▶ _What is needed_: Using the data that follows, return exactly the lines from the one that contains "# blank tape label on the lining" through the one that contains "zip(*points))), Vector(map(max, zip(*points)))", ends included.
##### Dataset records #####
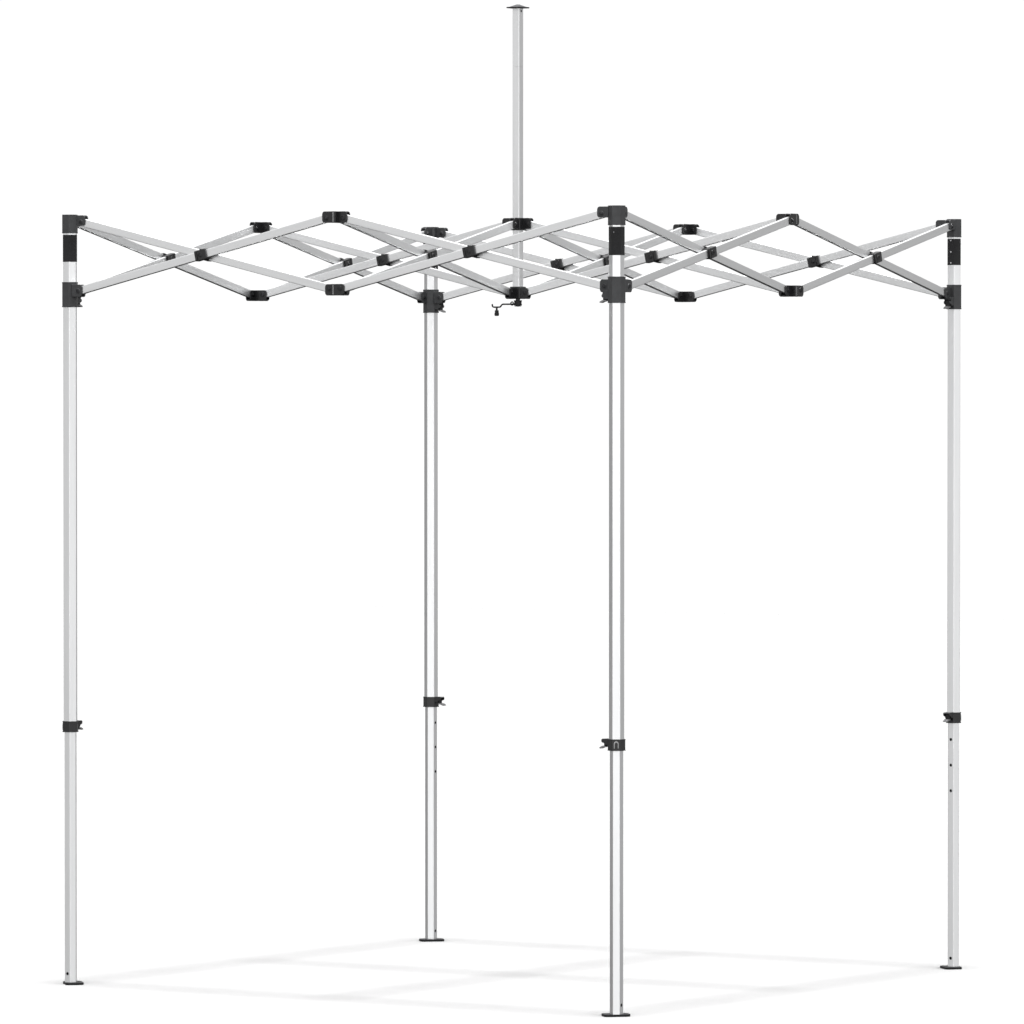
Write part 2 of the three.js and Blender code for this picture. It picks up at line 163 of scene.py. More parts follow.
def fillet(corners, radius, steps=4):
    """An outline through these corners, with each corner turned into an arc."""
    radii = radius if isinstance(radius, (list, tuple)) else [radius] * len(corners)
    points = []
    for index, r in enumerate(radii):
        here = Vector(corners[index])
        if r <= 0:
            points.append(tuple(here))
            continue
        back = (Vector(corners[index - 1]) - here).normalized()
        ahead = (Vector(corners[(index + 1) % len(corners)]) - here).normalized()
        half = back.angle(ahead) / 2
        start = here + back * r / math.tan(half)
        end = here + ahead * r / math.tan(half)
        centre = here + (back + ahead).normalized() * r / math.sin(half)
        for step in range(steps + 1):
            spoke = (start - centre).lerp(end - centre, step / steps).normalized()
            points.append(tuple(centre + spoke * r))
    return points


def rectangle(low, high, radius=0.0, steps=3):
    """A rectangle between two corners, with rounded corners."""
    corners = [(low[0], low[1]), (high[0], low[1]), (high[0], high[1]), (low[0], high[1])]
    return fillet(corners, radius, steps) if radius else corners


def square(half, radius):
    """A square about the origin, from half its side."""
    return rectangle((-half, -half), (half, half), radius)


def hexagon(flats, radius, steps=3):
    """A hexagon with corners on the X axis and flats on the Y axis."""
    corner = flats / math.sqrt(3)
    return fillet(circle(corner, sides=6), radius, steps)


# ---------- shapes: solids ----------

AXES = {
    "x": lambda u, v, w: (w, u, v),
    "y": lambda u, v, w: (u, w, v),
    "z": lambda u, v, w: (u, v, w),
}


def added(name, data):
    """A new object in the scene."""
    thing = bpy.data.objects.new(name, data)
    bpy.context.scene.collection.objects.link(thing)
    return thing


def as_object(bm):
    """A mesh object made from a bmesh, with its faces pointing out."""
    bmesh.ops.recalc_face_normals(bm, faces=bm.faces)
    mesh = bpy.data.meshes.new("shape")
    bm.to_mesh(mesh)
    bm.free()
    return added("shape", mesh)


def bridge(bm, loops):
    """Faces between each loop of points and the next one."""
    for first, second in zip(loops, loops[1:]):
        for here in range(len(first)):
            on = (here + 1) % len(first)
            bm.faces.new((first[here], first[on], second[on], second[here]))


def soften(bm, edges, width):
    """Rounds these edges off."""
    bmesh.ops.bevel(bm, geom=edges, offset=width, segments=2, profile=0.5, affect="EDGES")


def prism(outline, low, high, axis="z", edge=0.5):
    """An outline pushed along an axis, with both of its rims rounded off."""
    at = AXES[axis]
    bm = bmesh.new()
    rings = [[bm.verts.new(at(u, v, w)) for u, v in outline] for w in (low, high)]
    caps = [bm.faces.new(ring) for ring in rings]
    bridge(bm, rings)
    if edge:
        soften(bm, [e for cap in caps for e in cap.edges], edge)
    return as_object(bm)


def tube(outer, inner, low, high, axis="z", edge=0.3):
    """A straight tube between an outer and an inner outline of equally many points."""
    at = AXES[axis]
    bm = bmesh.new()
    sections = ((outer, low), (outer, high), (inner, high), (inner, low))
    loops = [[bm.verts.new(at(u, v, w)) for u, v in outline] for outline, w in sections]
    bridge(bm, loops + loops[:1])
    if edge:
        rims = [set(loop) for loop in loops]
        soften(bm, [e for e in bm.edges if any(set(e.verts) <= rim for rim in rims)], edge)
    return as_object(bm)


def rod(radius, low, high, centre=(0.0, 0.0), axis="z", edge=0.4, sides=24):
    """A round bar along an axis."""
    return prism(circle(radius, centre, sides), low, high, axis, edge)


def drill(radius, low, high, centre, axis="y", sides=24):
    """A round cutter along an axis."""
    return rod(radius, low, high, centre, axis, 0, sides)


def box(low, high, radius, axis, edge):
    """A block between two corners, rounded round one axis and at its rims."""
    a, b, c = {"x": (1, 2, 0), "y": (0, 2, 1), "z": (0, 1, 2)}[axis]
    return prism(rectangle((low[a], low[b]), (high[a], high[b]), radius), low[c], high[c], axis, edge)


def lathe(profile, centre=(0.0, 0.0), sides=32):
    """A profile of (radius, height) points turned about the vertical. It starts and ends on the axis."""
    bm = bmesh.new()
    rings = []
    for radius, z in profile:
        if radius == 0:
            rings.append([bm.verts.new((centre[0], centre[1], z))])
        else:
            rings.append([bm.verts.new((x, y, z)) for x, y in circle(radius, centre, sides)])
    for lower, upper in zip(rings, rings[1:]):
        for here in range(sides):
            on = (here + 1) % sides
            corners = [lower[here % len(lower)], lower[on % len(lower)],
                       upper[on % len(upper)], upper[here % len(upper)]]
            bm.faces.new(list(dict.fromkeys(corners)))
    return as_object(bm)


def lathe_ring(profile, sides=36):
    """A profile that closes on itself, turned about the vertical."""
    bm = bmesh.new()
    rings = [[bm.verts.new((x, y, z)) for x, y in circle(radius, sides=sides)] for radius, z in profile]
    bridge(bm, rings + rings[:1])
    return as_object(bm)


def sweep(path, radius, sides=14):
    """A round rod along a path that stays in the XZ plane, closed by domed ends."""
    points = [Vector(p) for p in path]
    tangents = [(ahead - behind).normalized()
                for behind, ahead in zip(points[:1] + points[:-1], points[1:] + points[-1:])]
    across = Vector((0.0, 1.0, 0.0))
    dome_out, dome_radius = 0.7 * radius, 0.6 * radius
    stations = [(points[0] - tangents[0] * dome_out, tangents[0], dome_radius)]
    stations += [(p, t, radius) for p, t in zip(points, tangents)]
    stations.append((points[-1] + tangents[-1] * dome_out, tangents[-1], dome_radius))
    bm = bmesh.new()
    rings = []
    for point, tangent, r in stations:
        up = across.cross(tangent)
        rings.append([bm.verts.new(point + across * v + up * u) for u, v in circle(r, sides=sides)])
    bridge(bm, rings)
    bm.faces.new(rings[0])
    bm.faces.new(rings[-1])
    return as_object(bm)


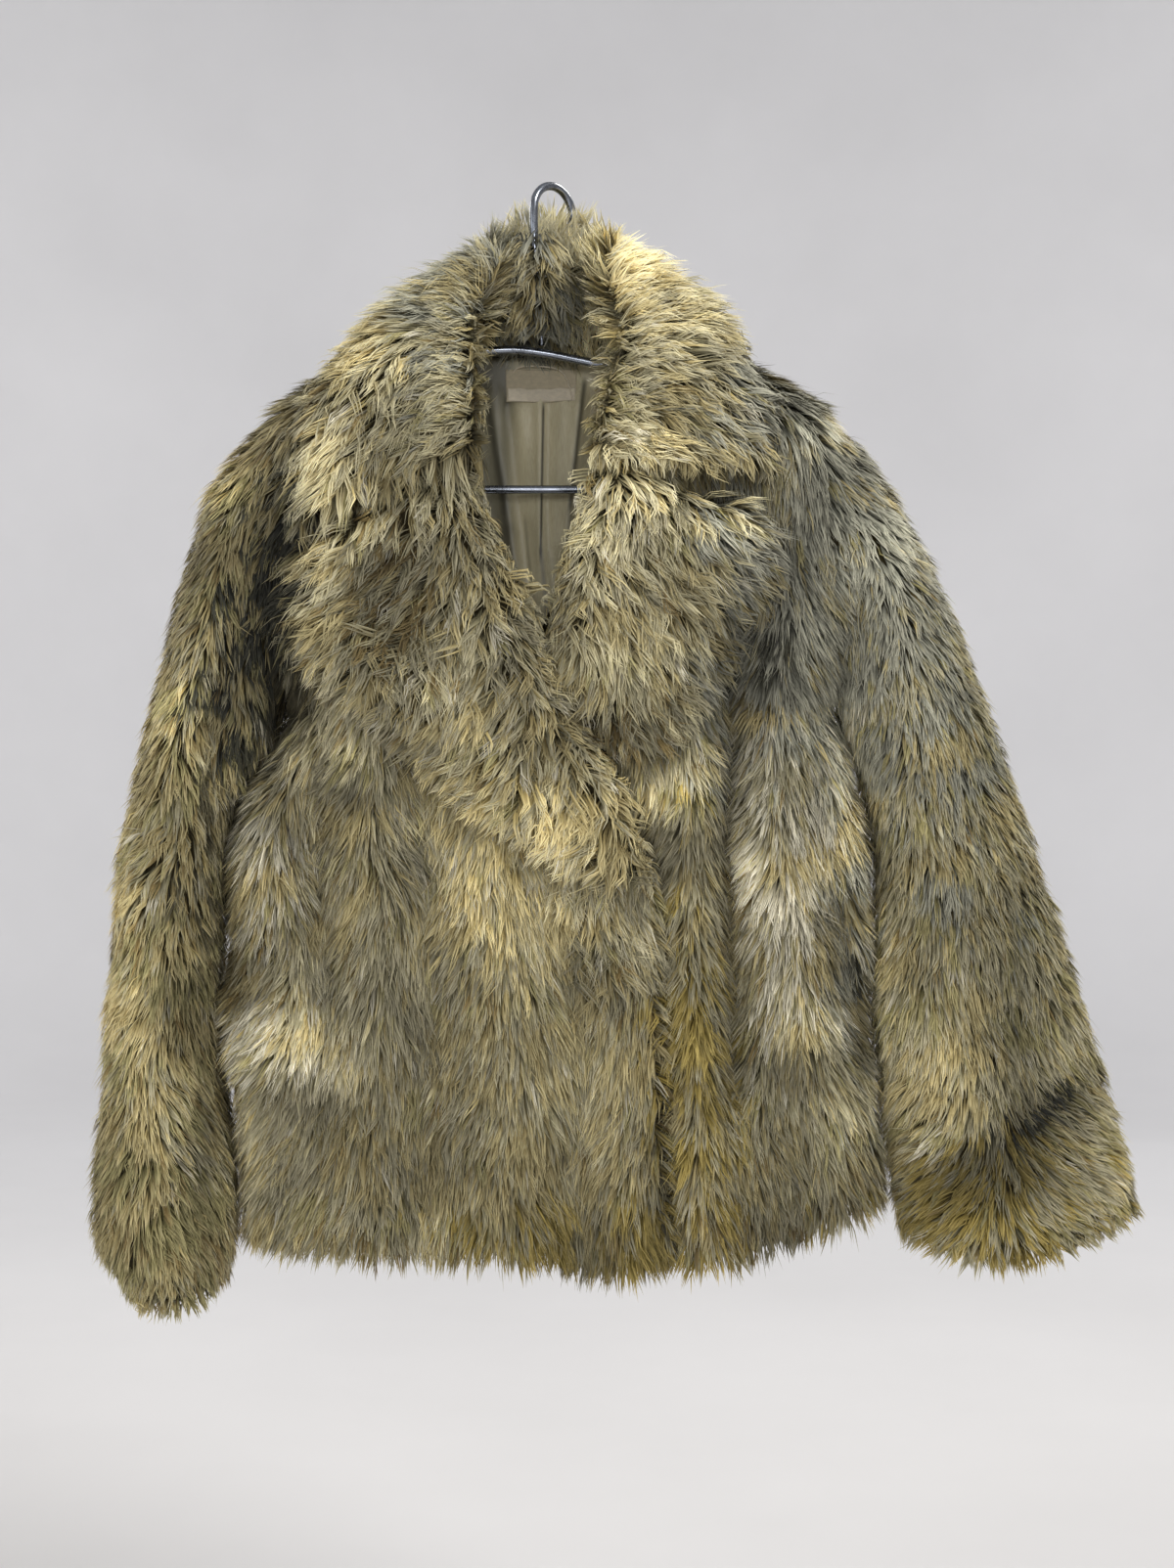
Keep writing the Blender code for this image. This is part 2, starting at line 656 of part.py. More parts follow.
def build():
    for obj in list(bpy.data.objects):
        bpy.data.objects.remove(obj, do_unlink=True)

    fur = material("fur", (0.42, 0.36, 0.19), 0.85)
    fur_dark = material("fur_collar", (0.46, 0.40, 0.22), 0.85)
    satin = material("lining_satin", (0.30, 0.26, 0.16), 0.45)
    tape = material("label_tape", (0.50, 0.42, 0.28), 0.7)
    steel = material("hanger_steel", (0.25, 0.26, 0.28), 0.25, 1.0)

    rs = np.arange(ROWS_ALL + 1, dtype=float)
    cs = np.linspace(0, 1, COLS_FRONT + 1)
    f_left = front_left_grid(rs, cs)
    f_right = front_right_grid(rs, cs)
    back = back_grid(rs, COLS_FRONT, COLS_NECK)

    # the armhole loops: down the front, up the back
    up = ROWS_UP
    loop_l = np.concatenate([f_left[:up + 1, -1], back[up - 1:0:-1, 0]])
    loop_r = np.concatenate([f_right[:up + 1, -1], back[up - 1:0:-1, -1]])
    turn = np.arange(2 * up) * math.pi / up
    rings = np.arange(RINGS + 1)
    s_left = sleeve_grid(SLEEVE_LEFT, loop_l, rings, turn)
    s_right = sleeve_grid(SLEEVE_RIGHT, loop_r, rings, turn)

    n_fl, n_fr, n_bk, n_sl, n_sr = grid_normals([
        (f_left, False, True), (f_right, False, False), (back, False, True),
        (s_left, True, False), (s_right, True, True)])

    # seams: shoulders and sides part along y, armholes along x
    arm, side = slice(0, up + 1), slice(up, None)
    shoulder_l, shoulder_r = slice(0, COLS_FRONT + 1), slice(-COLS_FRONT - 1, None)
    front_left = shell("front_left", f_left, f_left - WALL * n_fl, fur, ease_back=[
        ((0, slice(None)), (0, -1, 0)), ((side, -1), (0, -1, 0)), ((arm, -1), (1, 0, 0))])
    front_right = shell("front_right", f_right, f_right - WALL * n_fr, fur, ease_back=[
        ((0, slice(None)), (0, -1, 0)), ((side, -1), (0, -1, 0)), ((arm, -1), (-1, 0, 0))])
    back_panel = shell("back", back, back - WALL * n_bk, fur, ease_back=[
        ((0, shoulder_l), (0, 1, 0)), ((0, shoulder_r), (0, 1, 0)),
        ((side, 0), (0, 1, 0)), ((side, -1), (0, 1, 0)),
        ((arm, 0), (1, 0, 0)), ((arm, -1), (-1, 0, 0))])
    sleeve_left = shell("sleeve_left", s_left, s_left - WALL * n_sl, fur, wraps=True,
                        ease_back=[(0, (-1, 0, 0))])
    sleeve_right = shell("sleeve_right", s_right, s_right - WALL * n_sr, fur, wraps=True,
                         ease_back=[(0, (1, 0, 0))])

    torso = tree_of([front_left, front_right, back_panel, sleeve_left, sleeve_right])
    lapel("lapel_left", LAPEL_LEFT, torso, fur_dark, 12, 7, 2.0)
    lapel("lapel_right", LAPEL_RIGHT, torso, fur_dark, 9, 6, 2.0)

    # collar: one closed section after another round the neck
    count, under_n, stations = 10, 7, 24
    loops = []
    for i in range(stations + 1):
        st = 12.0 * i / stations
        path = collar_path(st, count)
        seam, edge = path[0], path[-1]
        lie = float(smoothstep((5.2 - abs(st - 6.0)) / 2.6))      # 0 front, 1 shoulder
        out = np.array([0.0, -(1 - lie), lie])
        out /= np.linalg.norm(out)
        t = np.linspace(1, 0, under_n + 2)[1:-1][:, None]
        low = seam + (edge - seam) * t
        ring = np.concatenate([path, low])
        for k in range(len(ring)):
            thick = 8.0 if count // 3 < k < len(path) - 1 else 0.0
            best = None
            for dx, dw in ((0, 0), (7, 0), (-7, 0), (0, 7), (0, -7), (14, 0), (-14, 0),
                           (9, 9), (-9, 9), (9, -9), (-9, -9)):
                off = np.array([dx, dw * out[2], dw * -out[1]])
                hit = torso.ray_cast(Vector(ring[k] + off + out * 250), Vector(-out))
                if hit[0] is None:
                    continue
                rise = float(np.dot(np.array(hit[0]) - ring[k], out))
                best = rise if best is None else max(best, rise)
            if best is not None and best + 1.8 * LAY_GAP + thick > 0:
                ring[k] = ring[k] + out * (best + 1.8 * LAY_GAP + thick)
        loops.append(ring)
    loops = np.array(loops)
    n, m = loops.shape[:2]
    verts = loops.reshape(-1, 3)
    faces = []
    for i in range(n - 1):
        for j in range(m):
            faces.append((i * m + j, (i + 1) * m + j, (i + 1) * m + (j + 1) % m,
                          i * m + (j + 1) % m))
    faces.append(tuple(range(m)))
    faces.append(tuple((n - 1) * m + j for j in range(m))[::-1])
    add_object("collar", verts, faces, fur_dark)

    # hanger
    hook_r = 20.0
    turn_h = math.radians(45)
    hook = [(-8.5, 3.5, -114.6), (-9.5, 0, -96), (-11.5, -7, -70), (-13.6, -13, -42)]
    for a in (180, 150, 120, 90, 60, 30, 0, -25):
        u = hook_r * math.cos(math.radians(a))
        v = hook_r * math.sin(math.radians(a))
        hook.append((u * math.cos(turn_h), u * math.sin(turn_h),
                     WIRE_D / 2 - hook_r + v))
    tube("hanger_hook", hook, WIRE_D, steel)
    tube("hanger_shoulders",
         [(-152, 2, -221), (-160, 2, -221), (-172, 2, -213), (-179, 2, -196), (-178, 2, -178), (-168, 2, -163),
          (-140, 2, -150), (-85, 2, -124.5), (-39, 3, -117.6), (-8, 3.5, -119.6),
          (32, 3, -127.5), (85, 2, -136), (140, 2, -153), (165, 2, -165), (174, 2, -180),
          (174, 2, -198), (167, 2, -213), (155, 2, -221), (147, 2, -221)], WIRE_D, steel)
    tube("hanger_bar", [(-151, 2, -221), (146, 2, -221)], WIRE_D, steel)

    # lining of the back, seen through the neck, with its centre pleat
    inside = tree_of([back_panel])
    zs = np.array([0, 0.06, 0.13, 0.21, 0.3, 0.4, 0.5, 0.6, 0.7, 0.8, 0.9, 1.0])
    xs = np.array([-168, -128, -92, -66, -44, -27, -16, -8, 0, 12, 26, 44, 64, 90, 126, 166.0])
    outer = np.zeros((len(zs), len(xs), 3))
    inner = np.zeros_like(outer)
    for i, t in enumerate(zs):
        for j, x in enumerate(xs):
            top = -124.0 if abs(x + 2) < 70 else -124.0 - (abs(x + 2) - 70) * 0.75
            z = top + (-735.0 - top) * t
            y = face_y(inside, x, z, -1, 12.0, 4.0)
            pleat = 5.0 * math.exp(-((x + 8) / 7.0) ** 2) + 3.0 * math.exp(-((x + 30) / 9.0) ** 2) \
                + 3.0 * math.exp(-((x - 20) / 9.0) ** 2)
            pleat *= smoothstep(0.15 + t * 6) * (1 - 0.5 * t)
            outer[i, j] = (x, y - 1.5, z)
            inner[i, j] = (x, y - 1.5 - LINING - pleat, z)
    lining = shell("lining_back", inner, outer, satin)

    # blank tape label on the lining
    face = tree_of([lining])
    rows = []
    for z in (-127.5, -140.0, -152.0):
        line = []
        for x in np.linspace(-36, 17, 8):
            hit = face.ray_cast(Vector((x, -20.0, z)), Vector((0, 1, 0)))
            y = hit[0].y if hit[0] is not None else 20.0
            line.append((x, y - 1.6, z))
        rows.append(line)
    front_face = np.array(rows)
    level = front_face[:, :, 1].min(axis=0, keepdims=True)
    front_face[:, :, 1] = 0.5 * level + 0.5 * level.min() - 0.2
    rear = front_face.copy()
    rear[:, :, 1] += 1.0
    shell("label", front_face, rear, tape)


build()
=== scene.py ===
"""Looks of a short faux fur coat with a notched collar on a wire hanger.

Lengths in the tables and in the shape functions are millimetres; meshes are
written in metres.  +X is the viewer's right, -Y the front, +Z up.
"""
import math

import bpy
import numpy as np
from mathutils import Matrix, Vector
from mathutils.bvhtree import BVHTree


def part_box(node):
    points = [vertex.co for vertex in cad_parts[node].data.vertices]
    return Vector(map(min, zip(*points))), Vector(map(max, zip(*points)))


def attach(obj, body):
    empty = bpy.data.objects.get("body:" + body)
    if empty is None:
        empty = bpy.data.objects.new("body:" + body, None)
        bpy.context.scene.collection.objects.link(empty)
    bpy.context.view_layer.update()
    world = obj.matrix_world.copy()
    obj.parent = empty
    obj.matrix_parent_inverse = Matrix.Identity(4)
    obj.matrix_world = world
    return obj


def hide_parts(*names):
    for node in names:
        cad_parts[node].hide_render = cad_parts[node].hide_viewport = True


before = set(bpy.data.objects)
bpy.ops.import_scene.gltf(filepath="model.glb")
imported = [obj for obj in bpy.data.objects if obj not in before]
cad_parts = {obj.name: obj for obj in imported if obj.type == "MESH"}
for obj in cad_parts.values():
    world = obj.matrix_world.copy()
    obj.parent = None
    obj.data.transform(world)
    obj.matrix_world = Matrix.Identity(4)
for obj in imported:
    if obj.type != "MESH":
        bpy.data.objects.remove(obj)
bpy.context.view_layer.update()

MM = 0.001
SUB = 3                 # steps for each row and column of the construction's grid
# ------------------------------------------------- the construction's own sizes
WALL = 11.0
WIRE_D = 5.5
WIRE_LOOK = 6.2
Y_SEAM = 2.0
SIDE_POWER = 3.5
SHOULDER_R = 38.0
NECK_L, NECK_R = -85.0, 80.0
Z_NECK = -104.0
HEM_REF = -760.0
UNDERLAP = WALL + 4.0
LAY_GAP = 2.0
COLS_FRONT, COLS_NECK = 9, 6
ROWS_UP, ROWS_ALL = 8, 17
RINGS = 11

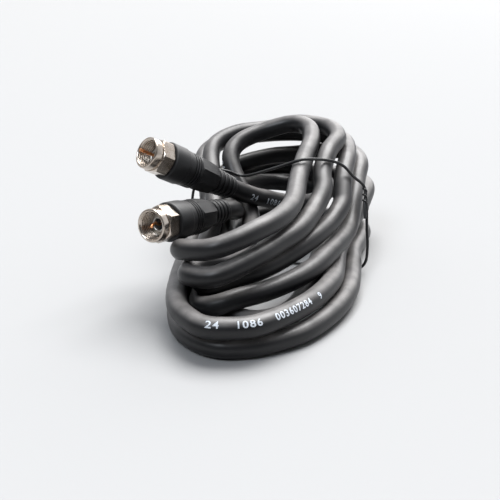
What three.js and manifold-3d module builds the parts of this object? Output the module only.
// A loosely wound coil of coaxial cable with a moulded F connector on each end.
// Millimetres, +Z up. The coil lies on the floor, its long way along Y, its near end towards -Y.
import * as THREE from 'three';
import { mergeVertices } from 'three/addons/utils/BufferGeometryUtils.js';
import Module from 'manifold-3d';

// Cable
const CABLE_DIAMETER = 7.0;
const CABLE_SIDES = 8;
const SWEEP_STEP = 7.0;
const TURN_GAP = 0.45;
const ROUTE_STEP = 3.6;
const SETTLE_ROUNDS = 400;
const SPREAD = 0.5;
const HOLD = 0.998;
const LEAD_LENGTH = 18.0;
const ALONG_ITSELF = 18.0;

// Moulded boot behind each connector
const BOOT_LENGTH = 31.5;
const BOOT_TAIL_DIAMETER = 8.6;
const BOOT_NECK_DIAMETER = 9.6;
const BOOT_BODY_DIAMETER = 11.8;
const BOOT_COLLAR_DIAMETER = 13.3;
const BOOT_COLLAR_LENGTH = 9.0;
const BOOT_NECK_LENGTH = 8.0;
const BOOT_RIB = 0.5;
const BOOT_SIDES = 16;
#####
▶ _Solution for this problem_:
    # blank tape label on the lining
    face = tree_of([lining])
    rows = []
    for z in (-127.5, -140.0, -152.0):
        line = []
        for x in np.linspace(-36, 17, 8):
            hit = face.ray_cast(Vector((x, -20.0, z)), Vector((0, 1, 0)))
            y = hit[0].y if hit[0] is not None else 20.0
            line.append((x, y - 1.6, z))
        rows.append(line)
    front_face = np.array(rows)
    level = front_face[:, :, 1].min(axis=0, keepdims=True)
    front_face[:, :, 1] = 0.5 * level + 0.5 * level.min() - 0.2
    rear = front_face.copy()
    rear[:, :, 1] += 1.0
    shell("label", front_face, rear, tape)


build()
=== scene.py ===
"""Looks of a short faux fur coat with a notched collar on a wire hanger.

Lengths in the tables and in the shape functions are millimetres; meshes are
written in metres.  +X is the viewer's right, -Y the front, +Z up.
"""
import math

import bpy
import numpy as np
from mathutils import Matrix, Vector
from mathutils.bvhtree import BVHTree


def part_box(node):
    points = [vertex.co for vertex in cad_parts[node].data.vertices]
    return Vector(map(min, zip(*points))), Vector(map(max, zip(*points)))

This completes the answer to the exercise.